4.1 I have carefully considered the application filed by the target company, the above mentioned recommendations of the Takeover Panel and other relevant materials available on record.

4.2 I note that the acquirers belong to the promoter group of the target company and collectively hold 88.16% of the outstanding equity share capital of the target company. The acquirers are also in control of the target company. I note that, even after the proposed buy back, the shareholding of the acquirers in terms of numbers would remain the same and that the increase in the shareholding (in terms of percentage) is only incidental to the proposed buy back plan of the target company.

The acquirers have undertaken that they would not participate in the buy back offer of the target company. I further note that, pursuant to the proposed buy back, there would not be any change in control over the target company, as the acquirers (part of the promoter group) are already in control over the target company. The maximum offer price of the proposed buy back (Rs. 600/- per share) is higher than the book value of Rs. 66.10/- per share of the target company as on March 31, 2008.

4.3 According to the target company, its buy back offer is expected to contribute to the overall enhancement of the shareholders value which would result in an increase in the return on equity of the target company. It is also stated that the buy back offer of the target company is expected to lead to the reduction of outstanding equity shares, which might lead to the increase in earnings per share. I note that, even after the proposed buy back, the public shareholding in the target company would be at a level more than what is required for meeting the requirements of continuous listing in terms of the listing agreement entered into between the target company and the stock exchanges where the shares of the target company are listed.

4.4 In view of the above facts and circumstances, I agree with the recommendations of the Takeover Panel and, consider the present case as a fit one to grant exemption to the acquirers from making a public announcement as required under Regulation 11(2) of the Takeover Regulations.

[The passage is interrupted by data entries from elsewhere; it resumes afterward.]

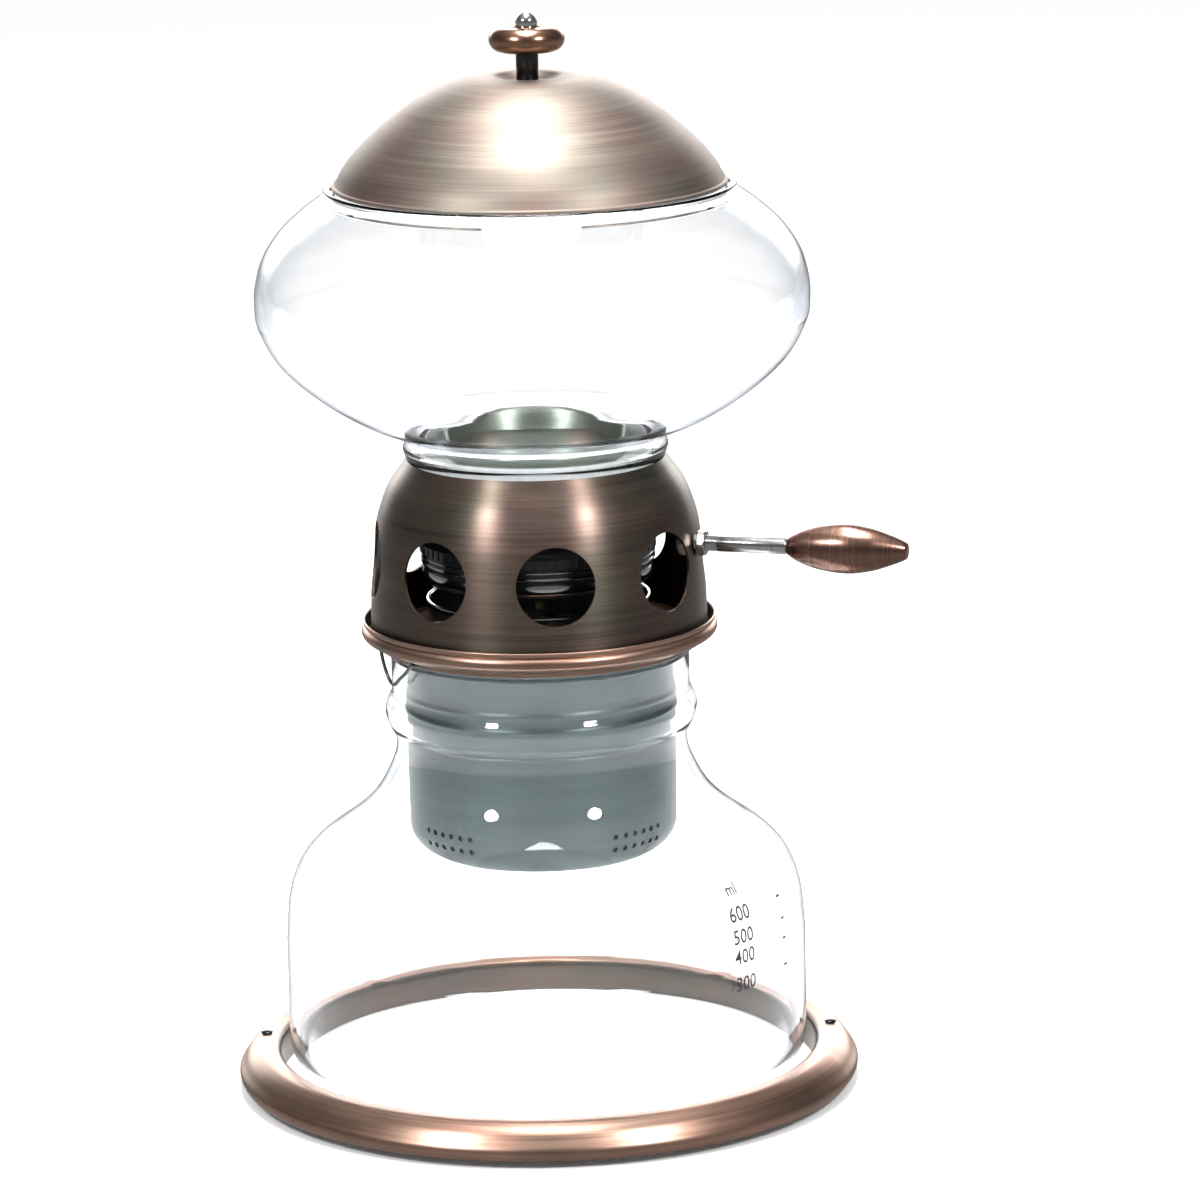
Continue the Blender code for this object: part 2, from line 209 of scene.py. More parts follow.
def bored(mesh, bars):
    """The mesh with holes cut where the bars pass."""
    joined = bmesh.new()
    for made in bars:
        part = bpy.data.meshes.new("bar")
        made.to_mesh(part)
        made.free()
        joined.from_mesh(part)
        bpy.data.meshes.remove(part)
    tool_mesh = bpy.data.meshes.new("bars")
    joined.to_mesh(tool_mesh)
    joined.free()
    tool = bpy.data.objects.new("bars", tool_mesh)
    blank = bpy.data.objects.new("blank", mesh)
    for obj in (tool, blank):
        bpy.context.scene.collection.objects.link(obj)
    change = blank.modifiers.new("cut", "BOOLEAN")
    change.operation, change.solver, change.object = "DIFFERENCE", "EXACT", tool
    bpy.context.view_layer.update()
    made = bpy.data.meshes.new_from_object(blank.evaluated_get(bpy.context.evaluated_depsgraph_get()))
    for obj in (tool, blank):
        bpy.data.objects.remove(obj)
    return made


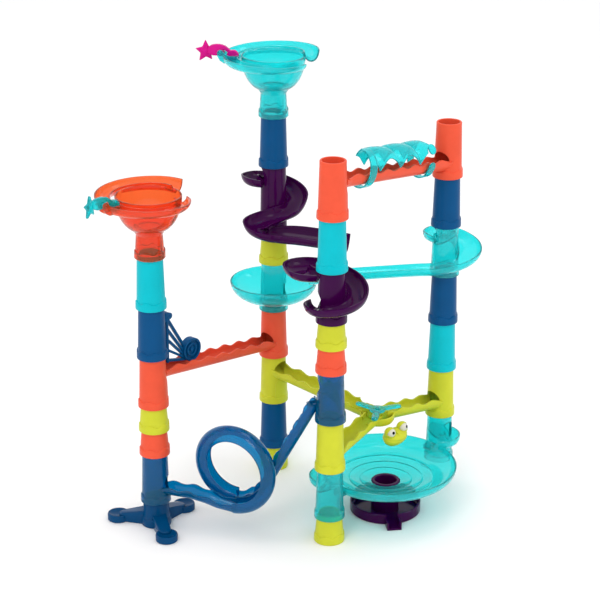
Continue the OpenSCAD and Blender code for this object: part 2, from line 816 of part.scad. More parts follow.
stand_r = 39;
spout_dir = -100;
stand_floor = 2.4;
module whirl_stand() {
    color(purple) at(dish)
        difference() {
            union() {
                rotate_extrude()
                    polygon([
                        [0, 0], [stand_r, 0], [stand_r, 12], [stand_r - 2, 12], [stand_r - 2, stand_floor],
                        [hub_r, stand_floor], [hub_r, dish_floor + 1.2], [drain_r, dish_floor + 1.2],
                        [drain_r, stand_floor], [0, stand_floor]
                    ]);
                rotate([0, 0, spout_dir])
                    translate([stand_r - 4, -8, 0])
                        difference() {
                            cube([18, 16, 9]);
                            translate([-1, wall, stand_floor]) cube([30, 16 - 2 * wall, 9]);
                        }
            }
            rotate([0, 0, spout_dir + 90]) translate([0, -9, stand_floor]) cube([hub_r + 4, 18, 19]);
            rotate([0, 0, spout_dir])
                translate([stand_r - 8, -8 + wall, stand_floor]) cube([12, 16 - 2 * wall, 12]);
        }
}

left_base();
left_coral_coupler();
left_lime_coupler();
left_navy_tube();
left_teal_tube();
left_funnel();
left_funnel_pin();
left_star_lever();
harp_pin();
harp_flap();
loop_drop_chute();
loop_exit_chute();
loop_ring();
back_foot();
back_navy_tube_low();
back_bowl();
back_lime_coupler();
back_purple_slide();
back_navy_tube_high();
back_funnel();
back_funnel_pin();
back_star_lever();
orange_bridge_lower();
orange_bridge_upper();
spiral_canopy();
frog_junction();
frog_head();
frog_eyes();
frog_pupils();
spinner_pin();
splash_spinner();
right_teal_tube();
right_navy_tube_low();
right_teal_slide();
right_navy_tube_high();
front_foot();
front_coral_coupler();
front_lime_coupler();
front_purple_spiral();
front_teal_tube();
whirl_front_tube();
whirl_right_tube();
whirl_basin();
whirl_stand();
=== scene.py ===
import math

import bpy
from mathutils import Matrix, Vector


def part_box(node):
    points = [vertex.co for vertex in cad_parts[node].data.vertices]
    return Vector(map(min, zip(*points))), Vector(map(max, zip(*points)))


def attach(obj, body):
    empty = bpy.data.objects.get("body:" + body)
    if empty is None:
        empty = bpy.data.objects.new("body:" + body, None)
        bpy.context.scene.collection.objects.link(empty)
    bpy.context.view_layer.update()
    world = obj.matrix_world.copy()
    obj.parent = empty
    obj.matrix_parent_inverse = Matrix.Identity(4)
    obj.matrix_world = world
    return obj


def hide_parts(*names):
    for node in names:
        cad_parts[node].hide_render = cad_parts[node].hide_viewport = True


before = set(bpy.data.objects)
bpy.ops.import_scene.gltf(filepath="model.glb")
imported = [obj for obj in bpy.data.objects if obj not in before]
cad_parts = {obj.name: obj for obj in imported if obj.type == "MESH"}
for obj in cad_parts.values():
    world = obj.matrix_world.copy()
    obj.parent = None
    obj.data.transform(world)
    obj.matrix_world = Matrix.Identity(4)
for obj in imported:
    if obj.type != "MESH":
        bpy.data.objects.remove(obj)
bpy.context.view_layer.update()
mm = 0.001

# ------------------------------------------------------------------ columns
pitch = 28            # rise of a short tube
tall = 2 * pitch


def nodeAxis(node):
    low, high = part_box(node)
    return Vector(((low.x + high.x) / 2 / mm, (low.y + high.y) / 2 / mm, 0))


frontAxis = nodeAxis("front_foot")
backAxis = nodeAxis("back_foot")
leftAxis = nodeAxis("left_lime_coupler")
rightAxis = nodeAxis("right_teal_tube")
gap = (backAxis - frontAxis).length
dishAxis = (frontAxis + rightAxis) / 2
level = {n: pitch * n for n in range(16)}
print("frame loaded, columns", round(gap, 1), "mm apart")

# ------------------------------------------------------------------ camera and light
cameraSet = {
    "place": (-0.6206, -1.7124, 0.9719),
    "turn": -18.9,        # degrees about the vertical
    "tilt": 69.07,        # degrees up from straight down
    "roll": 0.247,
    "lens": 114.12,
}


def addCamera():
    bpy.ops.object.camera_add(location=cameraSet["place"])
    camera = bpy.context.object
    camera.name = "camera"
    camera.data.lens = cameraSet["lens"]
    camera.data.sensor_width = 36
    camera.data.clip_end = 20
    turn = (
        Matrix.Rotation(math.radians(cameraSet["turn"]), 3, "Z")
        @ Matrix.Rotation(math.radians(cameraSet["tilt"]), 3, "X")
        @ Matrix.Rotation(math.radians(cameraSet["roll"]), 3, "Z")
    )
    camera.rotation_euler = turn.to_euler()
    bpy.context.scene.camera = camera


lightSet = {
    "sky": 1.0,                                        # brightness all round
    "key": {"place": (-1.5, -1.6, 2.2), "size": 1.2, "watts": 16},
    "fill": {"place": (1.9, -0.9, 1.3), "size": 0.9, "watts": 6},
    "top": {"place": (0.1, 0.2, 2.6), "size": 1.2, "watts": 7},
    "aim": (0.0, 0.1, 0.25),
}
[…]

5.1 In view of the above findings, I, in exercise of the powers conferred upon me by virtue of Section 19 of the Securities and Exchange Board of India Act, 1992 read with Regulation 4(6) of Securities and Exchange Board of India (Substantial Acquisition of Shares and Takeovers) Regulations, 1997, hereby grant exemption to the acquirers (promoter group), namely, Mr. Kushal Pal Singh, Mr. Rajiv Singh, Ms Pia Singh, Ms Renuka Talwar, Ms Indira K P Singh, Ms Kavita Singh, Macknion Estates Private Limited, Buland Consultants & Investments Private Limited, DLF Investments Private Limited, Haryana Electrical Udyog Private Limited, Kohinoor Real Estates Company, Madhur Housing and Development Company, Megha Estates Private Limited, Panchsheel Investment Company, Rajdhani Investments & Agencies Private Limited, Sidhant Housing and Development Company, Yashika Properties and Development Company, Vishal Foods and Investments Private Limited, Mallika Housing Company, Raisina Agencies & Investments Private Limited, Universal Management & Sales Private Limited, Renkon Agencies Private Limited, Lyndale Holdings Private Limited, Savitri Studs and Farming Company Private Limited, Jhandewalan Ancillaries and Investments Private Limited, Prem Traders & Investments Private Limited, Realest Builders and Services Private Limited and Prems Will Trust, from complying with the provisions of Regulation 11(2) of Securities and Exchange Board of India (Substantial Acquisition of Shares and Takeovers) Regulations, 1997 with regard to the increase in their voting rights from 88.16% to 89.32% of the outstanding equity share capital of the target company, namely, DLF Limited, consequent to its proposed buy-back offer.